Cybersecurity should not be ignored. Networked marking systems need controlled access, secure updates, and compatibility with corporate IT requirements.
The lowest purchase price may become expensive if the machine causes downtime, rejects, poor code quality, or recurring service dependence.
Total cost of ownership includes equipment price, installation, guarding, extraction, integration, validation, training, consumables, maintenance, and spare parts.
Laser systems can reduce consumable costs compared with ink-based coding, but savings depend on substrate compatibility and production volume.
Evaluators should compare current coding costs against projected laser operating costs, including electricity, filters, replacement optics, and maintenance labor.
Calculate the cost of one hour of line downtime. This often justifies better integration, stronger support, or higher-quality safety design.
A meaningful ROI model should include fewer consumables, reduced operator handling, improved traceability, lower rework, and fewer code-related complaints.
Before shipment, request a factory acceptance test using representative packaging samples, target speeds, final code formats, and actual data logic.
The test should include startup, continuous operation, job changeover, fault recovery, vision verification, reject confirmation, and communication with simulated line controls.
Document every parameter, including laser power, marking speed, frequency, focus distance, lens type, product spacing, and environmental conditions.
Ask the supplier to define acceptance criteria in measurable terms. Examples include code grade, reject accuracy, uptime, and maximum changeover time.
If possible, include operators, maintenance staff, quality engineers, and automation engineers in the test. Each group will identify different risks.
A site acceptance test should repeat critical checks after installation because conveyors, lighting, vibration, and product handling can change performance.
Technical evaluators should ask suppliers which packaging substrates they have marked at scale, not only which industries they claim to serve.

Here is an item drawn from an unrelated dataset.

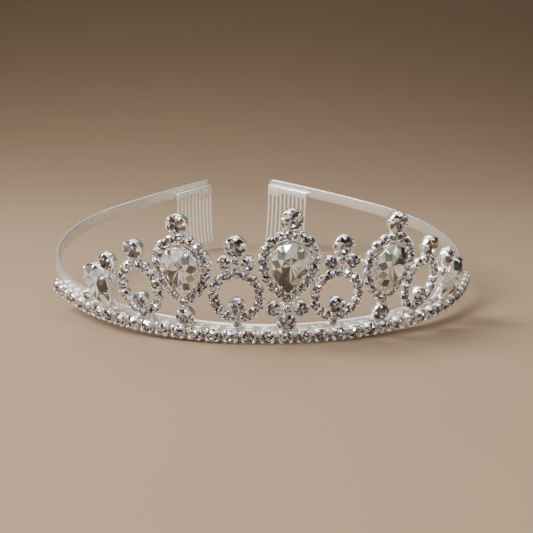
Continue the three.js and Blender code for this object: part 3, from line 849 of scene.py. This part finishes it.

Request comparable case references, sample videos, code verification reports, and details of installed systems running at similar speeds.
Ask what happens if the substrate changes. The answer should include retesting procedures, parameter adjustment support, and application engineering availability.
Clarify who is responsible for integration with the conveyor, guarding, extraction, PLC, vision system, and plant data network.
Ask for service-level commitments, spare-part lists, training scope, documentation quality, and escalation processes for urgent production issues.
Finally, confirm whether the quoted configuration includes everything needed for compliant production, not just the marking head and controller.
Be cautious if a supplier recommends a machine before reviewing substrates, line speed, code size, and installation constraints.
Another warning sign is reliance on perfect sample marks without showing repeatability data, verification grades, or production-speed evidence.
Unclear safety responsibility is a serious risk. Guarding, interlocks, extraction, and compliance documentation should never be treated as afterthoughts.
Limited software openness can also create problems. Proprietary systems may be acceptable, but data exchange requirements must be verified early.
If maintenance procedures are vague, hidden costs may appear later. Ask for specific cleaning intervals, spare costs, and service response times.
A laser marking machine for packaging should be selected through evidence, not brochure comparisons. The decisive factor is proven performance on real materials.
Technical evaluators should prioritize substrate trials, readable codes, line integration, safety compliance, maintenance planning, and data reliability.
When these checks are completed before purchase, packaging teams reduce downtime, improve traceability, and avoid costly coding failures after commissioning.
The best system is not always the highest-power model. It is the configuration that delivers stable, compliant marks within the realities of production.